Voter unease reflects more than the impact of wage stagnation. Globalization and automation have hollowed out manufacturing, eliminating millions of middle-income blue-collar jobs. Roughly six million workers who want full-time jobs hold part-time positions that lack employer-paid medical insurance and force them to juggle irregular schedules. An "atomization" of the workplace has led to the increased use of temporary and on-call workers like Uber drivers and episodic forms of employment that don't offer traditional benefits. Medical insurance with high deductibles and co-payments threatens families with unpredictable financial setbacks in case of a medical emergency.
Furthermore, over the past generation, defined-benefit retirement plans paying a pension have been replaced by defined-contribution plans. These subject retirement savings to the vagaries of the stock market, and many people in their 40s and 50s have not yet recovered the level of real stock market or home equity wealth they had before the Great Recession. With the decline of marriage, there are fewer two-earner families. Young people are emerging from college with a debt burden that in many cases causes them to live with their parents delaying household formation, marriage and children.
Unfortunately for the candidates and the country's prospects, the depth and breadth of these problems go beyond the reach of policies that might nudge the economy's overall output growth rate up by a few tenths of a percentage point. The slow pace of growth has also squeezed tax revenues, restricting the scope of potential government programs.
Policy changes can help: Imposing higher taxes on the superrich and eliminating tax loopholes and deductions that primarily benefit higher-income taxpayers would make some headway both against rising inequality and flagging tax revenue. Minimum wage increases directly attack inequality, because the wage boost to those who retain their low-income jobs substantially exceeds the extent of any resulting job losses.
The tax revenues from a superrich tax surcharge and from loophole-busting tax reform would provide the funds for a huge program of investment following the example of the Interstate Highway System, which is generally regarded as a prime source of robust productivity growth in the 1960s. Mrs. Clinton's proposals thus far include substantial infrastructure spending, and this is an area, along with tax reform, where she has the potential to gain bipartisan approval.

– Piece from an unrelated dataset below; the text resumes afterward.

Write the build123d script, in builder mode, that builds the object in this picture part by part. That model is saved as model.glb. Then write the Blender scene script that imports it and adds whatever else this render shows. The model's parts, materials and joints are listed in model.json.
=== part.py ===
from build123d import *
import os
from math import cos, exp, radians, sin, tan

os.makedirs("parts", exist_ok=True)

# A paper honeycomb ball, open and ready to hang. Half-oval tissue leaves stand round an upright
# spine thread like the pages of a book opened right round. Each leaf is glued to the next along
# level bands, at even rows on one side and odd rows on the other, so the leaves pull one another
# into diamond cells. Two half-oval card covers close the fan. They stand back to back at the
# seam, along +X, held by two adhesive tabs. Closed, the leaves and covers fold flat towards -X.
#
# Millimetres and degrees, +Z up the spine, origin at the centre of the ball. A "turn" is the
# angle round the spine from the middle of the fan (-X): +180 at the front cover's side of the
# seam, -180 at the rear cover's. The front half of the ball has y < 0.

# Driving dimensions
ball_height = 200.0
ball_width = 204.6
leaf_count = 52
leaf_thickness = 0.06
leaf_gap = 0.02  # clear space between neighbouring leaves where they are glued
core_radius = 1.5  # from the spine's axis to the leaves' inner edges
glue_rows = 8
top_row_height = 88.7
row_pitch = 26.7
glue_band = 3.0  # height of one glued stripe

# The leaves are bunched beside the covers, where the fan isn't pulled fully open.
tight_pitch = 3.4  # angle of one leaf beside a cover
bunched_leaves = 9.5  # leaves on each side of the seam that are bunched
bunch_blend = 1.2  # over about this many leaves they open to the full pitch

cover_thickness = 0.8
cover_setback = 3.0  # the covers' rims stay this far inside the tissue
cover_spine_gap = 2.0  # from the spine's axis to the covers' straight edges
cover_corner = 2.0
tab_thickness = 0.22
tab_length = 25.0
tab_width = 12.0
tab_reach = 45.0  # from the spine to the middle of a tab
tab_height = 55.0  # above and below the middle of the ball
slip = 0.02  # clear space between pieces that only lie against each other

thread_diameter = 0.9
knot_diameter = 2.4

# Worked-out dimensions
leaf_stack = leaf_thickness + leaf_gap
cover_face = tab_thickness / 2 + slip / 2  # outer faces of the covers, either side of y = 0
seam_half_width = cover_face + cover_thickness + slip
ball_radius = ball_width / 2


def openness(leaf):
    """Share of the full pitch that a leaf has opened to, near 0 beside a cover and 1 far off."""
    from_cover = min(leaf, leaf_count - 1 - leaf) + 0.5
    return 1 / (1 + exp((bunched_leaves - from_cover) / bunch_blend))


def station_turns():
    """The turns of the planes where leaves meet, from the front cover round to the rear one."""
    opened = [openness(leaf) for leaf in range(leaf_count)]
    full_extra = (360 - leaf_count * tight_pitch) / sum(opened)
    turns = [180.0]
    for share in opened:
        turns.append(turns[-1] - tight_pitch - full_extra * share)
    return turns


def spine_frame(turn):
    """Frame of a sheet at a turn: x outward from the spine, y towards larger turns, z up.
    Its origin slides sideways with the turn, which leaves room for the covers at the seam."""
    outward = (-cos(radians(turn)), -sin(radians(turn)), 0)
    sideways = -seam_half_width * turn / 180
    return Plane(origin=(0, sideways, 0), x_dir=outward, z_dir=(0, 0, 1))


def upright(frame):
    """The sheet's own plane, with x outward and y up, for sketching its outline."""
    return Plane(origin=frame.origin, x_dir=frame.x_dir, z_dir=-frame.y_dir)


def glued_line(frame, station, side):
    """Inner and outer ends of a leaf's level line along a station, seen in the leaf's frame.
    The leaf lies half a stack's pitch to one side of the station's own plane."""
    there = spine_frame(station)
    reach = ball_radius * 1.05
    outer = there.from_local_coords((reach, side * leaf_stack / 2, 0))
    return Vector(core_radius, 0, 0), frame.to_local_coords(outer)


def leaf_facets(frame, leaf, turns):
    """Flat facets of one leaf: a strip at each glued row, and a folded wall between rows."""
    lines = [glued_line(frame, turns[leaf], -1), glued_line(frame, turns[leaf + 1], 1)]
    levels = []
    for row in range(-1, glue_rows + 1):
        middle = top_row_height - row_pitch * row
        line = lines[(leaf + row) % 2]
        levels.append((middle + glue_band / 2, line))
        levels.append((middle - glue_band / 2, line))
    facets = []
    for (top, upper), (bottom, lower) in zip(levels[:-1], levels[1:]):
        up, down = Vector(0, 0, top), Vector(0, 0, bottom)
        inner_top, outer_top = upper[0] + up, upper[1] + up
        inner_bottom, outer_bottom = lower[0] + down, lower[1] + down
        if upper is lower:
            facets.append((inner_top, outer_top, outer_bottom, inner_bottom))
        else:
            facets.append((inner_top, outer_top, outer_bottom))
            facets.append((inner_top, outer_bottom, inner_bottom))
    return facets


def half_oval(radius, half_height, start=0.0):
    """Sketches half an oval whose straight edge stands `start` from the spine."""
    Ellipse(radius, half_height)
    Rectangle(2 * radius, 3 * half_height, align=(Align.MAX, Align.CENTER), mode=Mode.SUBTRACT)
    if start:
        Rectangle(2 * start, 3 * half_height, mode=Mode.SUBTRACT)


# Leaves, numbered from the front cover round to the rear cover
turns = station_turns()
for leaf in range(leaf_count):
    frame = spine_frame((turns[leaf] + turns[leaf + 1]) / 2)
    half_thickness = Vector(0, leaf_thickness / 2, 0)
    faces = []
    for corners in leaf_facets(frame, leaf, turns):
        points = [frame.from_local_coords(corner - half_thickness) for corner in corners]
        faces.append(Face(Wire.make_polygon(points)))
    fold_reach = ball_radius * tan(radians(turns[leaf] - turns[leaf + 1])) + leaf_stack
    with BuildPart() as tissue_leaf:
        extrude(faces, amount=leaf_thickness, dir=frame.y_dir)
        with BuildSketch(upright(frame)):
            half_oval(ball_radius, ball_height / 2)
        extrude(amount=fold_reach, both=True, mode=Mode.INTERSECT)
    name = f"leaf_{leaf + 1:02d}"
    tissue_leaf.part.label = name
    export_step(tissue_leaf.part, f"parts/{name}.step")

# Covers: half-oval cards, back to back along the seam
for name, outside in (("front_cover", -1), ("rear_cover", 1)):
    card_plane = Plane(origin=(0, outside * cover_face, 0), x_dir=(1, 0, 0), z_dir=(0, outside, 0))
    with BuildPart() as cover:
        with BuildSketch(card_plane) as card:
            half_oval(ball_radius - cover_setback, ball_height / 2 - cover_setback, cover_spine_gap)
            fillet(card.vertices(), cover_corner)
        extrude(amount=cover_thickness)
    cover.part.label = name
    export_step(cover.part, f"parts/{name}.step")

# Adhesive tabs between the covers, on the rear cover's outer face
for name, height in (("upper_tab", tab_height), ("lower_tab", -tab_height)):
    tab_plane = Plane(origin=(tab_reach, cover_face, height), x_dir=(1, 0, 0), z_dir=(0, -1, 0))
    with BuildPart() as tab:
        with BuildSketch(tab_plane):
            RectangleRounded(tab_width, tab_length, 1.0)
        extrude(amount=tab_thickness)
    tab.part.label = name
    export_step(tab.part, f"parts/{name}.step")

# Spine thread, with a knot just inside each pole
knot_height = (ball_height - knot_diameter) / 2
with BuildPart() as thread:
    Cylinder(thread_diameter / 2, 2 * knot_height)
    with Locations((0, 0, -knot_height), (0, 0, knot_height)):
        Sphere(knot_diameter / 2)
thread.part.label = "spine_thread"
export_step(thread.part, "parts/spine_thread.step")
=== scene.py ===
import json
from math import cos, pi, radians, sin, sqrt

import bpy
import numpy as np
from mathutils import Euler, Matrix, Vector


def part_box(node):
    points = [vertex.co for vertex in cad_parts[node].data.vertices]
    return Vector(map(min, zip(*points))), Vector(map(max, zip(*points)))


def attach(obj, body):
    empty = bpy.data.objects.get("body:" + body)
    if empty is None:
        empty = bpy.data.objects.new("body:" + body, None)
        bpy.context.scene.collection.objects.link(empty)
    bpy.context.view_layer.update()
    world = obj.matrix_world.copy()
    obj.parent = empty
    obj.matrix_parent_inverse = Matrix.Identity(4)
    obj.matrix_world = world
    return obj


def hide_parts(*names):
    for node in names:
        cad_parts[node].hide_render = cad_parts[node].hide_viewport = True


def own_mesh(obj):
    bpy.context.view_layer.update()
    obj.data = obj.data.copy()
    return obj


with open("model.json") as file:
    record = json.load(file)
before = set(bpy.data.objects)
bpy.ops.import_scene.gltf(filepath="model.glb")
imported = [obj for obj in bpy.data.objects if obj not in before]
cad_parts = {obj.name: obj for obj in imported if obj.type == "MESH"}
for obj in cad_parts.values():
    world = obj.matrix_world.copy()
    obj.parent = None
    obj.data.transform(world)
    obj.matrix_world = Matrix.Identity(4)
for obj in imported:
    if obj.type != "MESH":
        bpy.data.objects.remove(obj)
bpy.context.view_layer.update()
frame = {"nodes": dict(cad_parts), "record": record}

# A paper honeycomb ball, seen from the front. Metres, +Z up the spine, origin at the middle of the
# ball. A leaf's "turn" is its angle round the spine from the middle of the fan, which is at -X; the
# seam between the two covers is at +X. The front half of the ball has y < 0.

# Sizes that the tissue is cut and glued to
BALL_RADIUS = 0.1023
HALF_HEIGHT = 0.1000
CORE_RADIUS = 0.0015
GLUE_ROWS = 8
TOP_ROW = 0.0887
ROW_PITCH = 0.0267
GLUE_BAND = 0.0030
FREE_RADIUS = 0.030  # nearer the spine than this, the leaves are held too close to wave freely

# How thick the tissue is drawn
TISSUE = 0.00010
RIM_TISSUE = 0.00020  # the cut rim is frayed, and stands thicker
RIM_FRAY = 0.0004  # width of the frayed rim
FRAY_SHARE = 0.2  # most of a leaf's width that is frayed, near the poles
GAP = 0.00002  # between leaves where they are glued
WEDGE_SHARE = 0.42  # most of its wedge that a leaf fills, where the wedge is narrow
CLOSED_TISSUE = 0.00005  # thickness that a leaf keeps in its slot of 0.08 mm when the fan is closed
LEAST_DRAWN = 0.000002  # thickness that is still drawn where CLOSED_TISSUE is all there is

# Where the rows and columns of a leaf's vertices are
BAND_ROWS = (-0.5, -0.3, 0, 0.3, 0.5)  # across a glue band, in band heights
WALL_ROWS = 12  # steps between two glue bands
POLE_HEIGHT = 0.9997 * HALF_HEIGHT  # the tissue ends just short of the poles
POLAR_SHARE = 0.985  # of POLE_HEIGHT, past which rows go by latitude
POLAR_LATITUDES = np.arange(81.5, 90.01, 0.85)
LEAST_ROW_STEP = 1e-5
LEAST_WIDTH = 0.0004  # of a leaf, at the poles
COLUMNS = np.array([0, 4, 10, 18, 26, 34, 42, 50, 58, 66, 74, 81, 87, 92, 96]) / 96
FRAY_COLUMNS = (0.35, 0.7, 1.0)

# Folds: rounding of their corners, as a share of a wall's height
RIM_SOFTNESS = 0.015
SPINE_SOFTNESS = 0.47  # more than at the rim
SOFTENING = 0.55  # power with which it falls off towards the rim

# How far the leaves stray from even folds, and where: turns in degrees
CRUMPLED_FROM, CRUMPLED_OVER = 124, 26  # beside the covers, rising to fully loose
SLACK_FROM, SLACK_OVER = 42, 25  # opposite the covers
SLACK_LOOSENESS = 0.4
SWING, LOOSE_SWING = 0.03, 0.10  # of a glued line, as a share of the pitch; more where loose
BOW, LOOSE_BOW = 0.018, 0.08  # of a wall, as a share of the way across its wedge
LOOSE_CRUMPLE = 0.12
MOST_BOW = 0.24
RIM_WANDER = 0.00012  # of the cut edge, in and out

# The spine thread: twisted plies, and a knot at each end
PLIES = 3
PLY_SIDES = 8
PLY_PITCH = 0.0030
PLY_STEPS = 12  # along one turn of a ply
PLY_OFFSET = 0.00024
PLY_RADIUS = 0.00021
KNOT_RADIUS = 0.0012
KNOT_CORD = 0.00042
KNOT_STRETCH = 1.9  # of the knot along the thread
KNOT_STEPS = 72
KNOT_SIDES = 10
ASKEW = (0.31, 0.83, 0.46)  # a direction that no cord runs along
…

Yet there are limits to individual policies. A better direction is to follow other nations like Canada, Australia and the Nordic countries. In those countries, insecurity is less acute because government institutions are more robust. Americans look abroad and wonder why we cannot enjoy the benefits of single-payer medical care, paid parental leave, lower-cost college education and uniform income-contingent college debt repayment.